→ Data shown
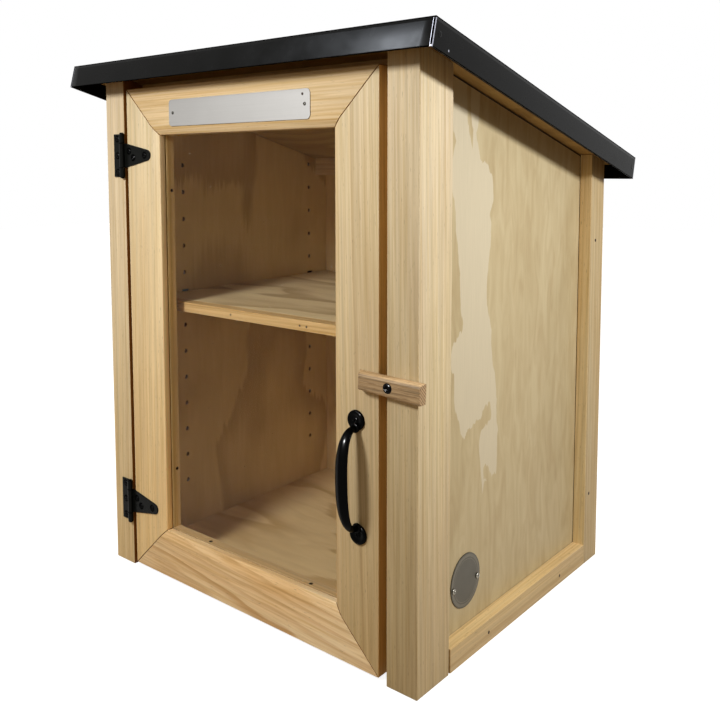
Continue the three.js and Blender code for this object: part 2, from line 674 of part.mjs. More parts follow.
// Turn button: a bar with rounded front edges and a sloped nose, on one screw in the right post
function addLatch() {
  const button = new THREE.Group();
  button.position.set(latchX, 0, LATCH_RISE);
  button.rotation.y = LATCH_TILT * RADIAN;
  cabinet.add(button);

  const half = LATCH_HEIGHT / 2;
  const roundCorner = (end) => Array.from({ length: ROUND_STEPS + 1 }, (_, k) => {
    const angle = k / ROUND_STEPS * Math.PI / 2;
    const z = end - Math.sign(end) * LATCH_ROUND * (1 - Math.cos(angle));
    return [-LATCH_THICKNESS + LATCH_ROUND * (1 - Math.sin(angle)), z];
  });
  const back = -RUNNING_GAP;
  const section = (x, top, foot) => {
    const ring = [[back, top], ...roundCorner(top), ...roundCorner(foot).reverse(), [back, foot]];
    return ring.flatMap(([y, z]) => [x, y, z]);
  };
  const nose = section(-LATCH_NOSE, half - LATCH_NOSE_TOP_TAPER, LATCH_NOSE_FOOT_TAPER - half);
  const bar = ringTube([...nose, ...section(LATCH_TAIL, half, -half)], nose.length / 3);
  const noseFront = LATCH_NOSE_SLOPE - LATCH_NOSE;
  const plan = [
    [-LATCH_NOSE, back], [noseFront, -LATCH_THICKNESS],
    [LATCH_TAIL, -LATCH_THICKNESS], [LATCH_TAIL, back],
  ];
  const blank = prismZ(plan, [-LATCH_HEIGHT, LATCH_HEIGHT]);
  const boreRadius = LATCH_SCREW.shank + RUNNING_GAP;
  const bore = rodY(boreRadius, [-LATCH_THICKNESS - OVERRUN, OVERRUN], [0, 0], SCREW_SIDES);
  add('turn_latch', cut(common(bar, blank), [bore]), 'oak', button);
  add('latch_screw', screwY(LATCH_SCREW, [latchX, LATCH_RISE], -LATCH_THICKNESS), 'blackIron');
}

// Bare plate on the top rail and bare medallion on the right side panel
function addPlate() {
  const blank = prismY(roundedRectangle(PLATE_LENGTH, PLATE_HEIGHT, PLATE_ROUND), [plateSeat, doorFront]);
  const pilots = plateScrewPlaces.map((place) => pilotY(PLATE_SCREW, place, plateSeat));
  add('name_plate', cut(blank.translate(plateX, 0, plateZ), pilots), 'aluminium');
  plateScrewPlaces.forEach((place, k) => {
    add(`plate_screw_${k + 1}`, screwY(PLATE_SCREW, place, plateSeat), 'steel');
  });
}

function addMedallion() {
  const xs = [panelOuter, panelOuter + MEDALLION_THICKNESS];
  const disc = rodX(MEDALLION_RADIUS, xs, [medallionY, MEDALLION_RISE], MEDALLION_SIDES);
  add('medallion', cut(disc, medallionScrewPlaces.map(medallionPilot)), 'greyMetal');
  medallionScrewPlaces.forEach((place, k) => {
    add(`medallion_screw_${k + 1}`, screwX(MEDALLION_SCREW, place, xs[1]), 'steel');
  });
}

// Shelf: a board with a solid front lipping, on four angle pins in one row of holes
function addShelf() {
  const boardFront = FRONT_POST_SIDE + SHELF_POST_GAP;
  const boardHalf = panelInner - PIN_PLATE - SHELF_END_GAP;
  const lippingHalf = postInner - SHELF_POST_GAP;
  const zs = [shelfUnder, shelfTop];
  add('shelf_board', box([-boardHalf, boardHalf], [boardFront, backFront - SHELF_POST_GAP], zs), 'plywood');
  add('shelf_lipping', box([-lippingHalf, lippingHalf], [doorBack + SHELF_DOOR_GAP, boardFront], zs), 'pine');
}

function addShelfPins() {
  const rows = [['front', holeColumns[0]], ['rear', holeColumns[1]]];
  for (const [name, side] of SIDES) {
    for (const [row, y] of rows) {
      const ys = [y - PIN_WIDTH / 2, y + PIN_WIDTH / 2];
      const foot = shelfUnder - PIN_PLATE;
      const plate = box(span(side, panelInner - PIN_PLATE, panelInner), ys, [foot, shelfTop + PIN_LIP]);
      const ledge = box(span(side, panelInner - PIN_LEDGE, panelInner), ys, [foot, shelfUnder]);
      const pegXs = span(side, panelInner - PIN_PLATE / 2, panelInner + HOLE_DEPTH - SEAT_GAP);
      const peg = rodX(HOLE_RADIUS - SEAT_GAP, pegXs, [y, pinZ], HOLE_SIDES);
      add(`shelf_pin_${row}_${name}`, join(plate, ledge, peg), 'blackIron');
    }
  }
}

addPosts();
addRails();
addSidePanels();
addInnerBoards();
addRoof();
addDoorFrame();
addPane();
addHinges();
addPull();
addLatch();
addPlate();
addMedallion();
addShelf();
addShelfPins();

export default part;
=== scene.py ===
# %% [markdown]
# # A street book exchange box, dressed for its portrait
# The cabinet comes in as a fixed frame of plain solids, in metres, each board, screw and sheet under its
# own name. Blender adds what a solid can't say: how each board was sawn, how each edge was eased, how the
# paint and the metal answer the light. Nothing that is loaded here is moved.

# %% Load the frame
import json
import math
from functools import partial

import bpy
import numpy as np
from mathutils import Matrix, Vector

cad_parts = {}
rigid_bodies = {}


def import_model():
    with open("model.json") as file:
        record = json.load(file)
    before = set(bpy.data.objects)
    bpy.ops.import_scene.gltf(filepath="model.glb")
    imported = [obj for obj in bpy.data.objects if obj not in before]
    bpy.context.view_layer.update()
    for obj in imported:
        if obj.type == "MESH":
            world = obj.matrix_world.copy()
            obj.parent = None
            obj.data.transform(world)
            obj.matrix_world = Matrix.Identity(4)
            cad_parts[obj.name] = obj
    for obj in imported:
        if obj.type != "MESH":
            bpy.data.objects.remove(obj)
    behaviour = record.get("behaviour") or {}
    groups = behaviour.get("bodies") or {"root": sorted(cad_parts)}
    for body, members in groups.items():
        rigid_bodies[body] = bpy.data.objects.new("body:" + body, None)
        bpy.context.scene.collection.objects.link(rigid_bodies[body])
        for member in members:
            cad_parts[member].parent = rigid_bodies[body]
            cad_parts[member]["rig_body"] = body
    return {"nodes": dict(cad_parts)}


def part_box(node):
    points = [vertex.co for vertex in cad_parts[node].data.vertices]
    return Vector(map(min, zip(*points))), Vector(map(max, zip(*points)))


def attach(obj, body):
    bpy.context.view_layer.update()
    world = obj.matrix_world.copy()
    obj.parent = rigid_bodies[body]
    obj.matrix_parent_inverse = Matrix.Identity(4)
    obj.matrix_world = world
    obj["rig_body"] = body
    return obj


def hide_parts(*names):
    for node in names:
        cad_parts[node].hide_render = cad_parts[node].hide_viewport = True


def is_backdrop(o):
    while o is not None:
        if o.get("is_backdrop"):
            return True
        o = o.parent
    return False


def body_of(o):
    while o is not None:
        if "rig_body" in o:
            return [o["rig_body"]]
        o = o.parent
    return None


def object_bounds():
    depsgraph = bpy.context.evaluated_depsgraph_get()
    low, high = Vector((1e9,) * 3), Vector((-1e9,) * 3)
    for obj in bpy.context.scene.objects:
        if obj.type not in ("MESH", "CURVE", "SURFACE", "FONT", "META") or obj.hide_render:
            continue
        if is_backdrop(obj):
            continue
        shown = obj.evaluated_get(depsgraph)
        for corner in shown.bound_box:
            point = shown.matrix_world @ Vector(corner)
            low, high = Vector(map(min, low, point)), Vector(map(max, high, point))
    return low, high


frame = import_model()
cad_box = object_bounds()
nodes = frame["nodes"]
slots = {part: solid.data.materials[0].name for part, solid in nodes.items()}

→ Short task
Print from the first line through the line that contains "cabinet.add(button);", please, including both, and leave out every line outside that stretch.

→ The result
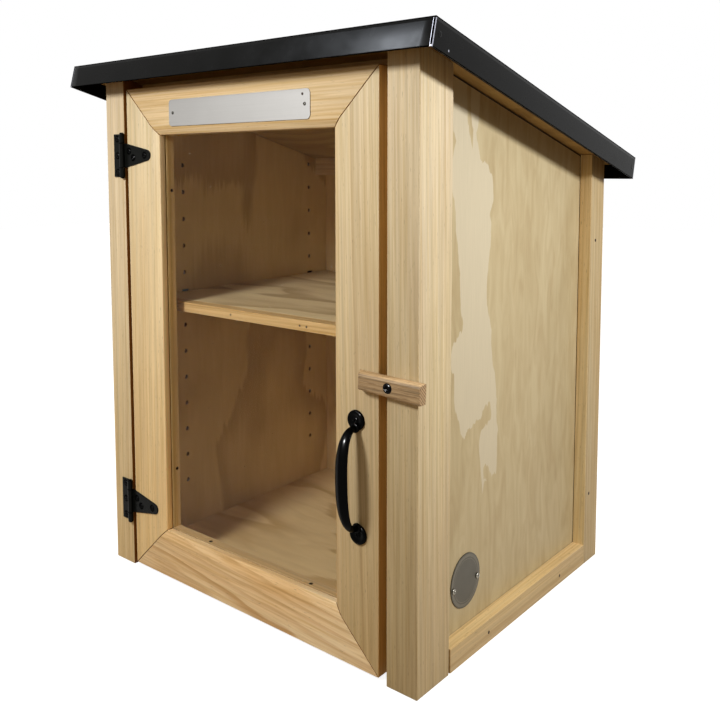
Continue the three.js and Blender code for this object: part 2, from line 674 of part.mjs. More parts follow.
// Turn button: a bar with rounded front edges and a sloped nose, on one screw in the right post
function addLatch() {
  const button = new THREE.Group();
  button.position.set(latchX, 0, LATCH_RISE);
  button.rotation.y = LATCH_TILT * RADIAN;
  cabinet.add(button);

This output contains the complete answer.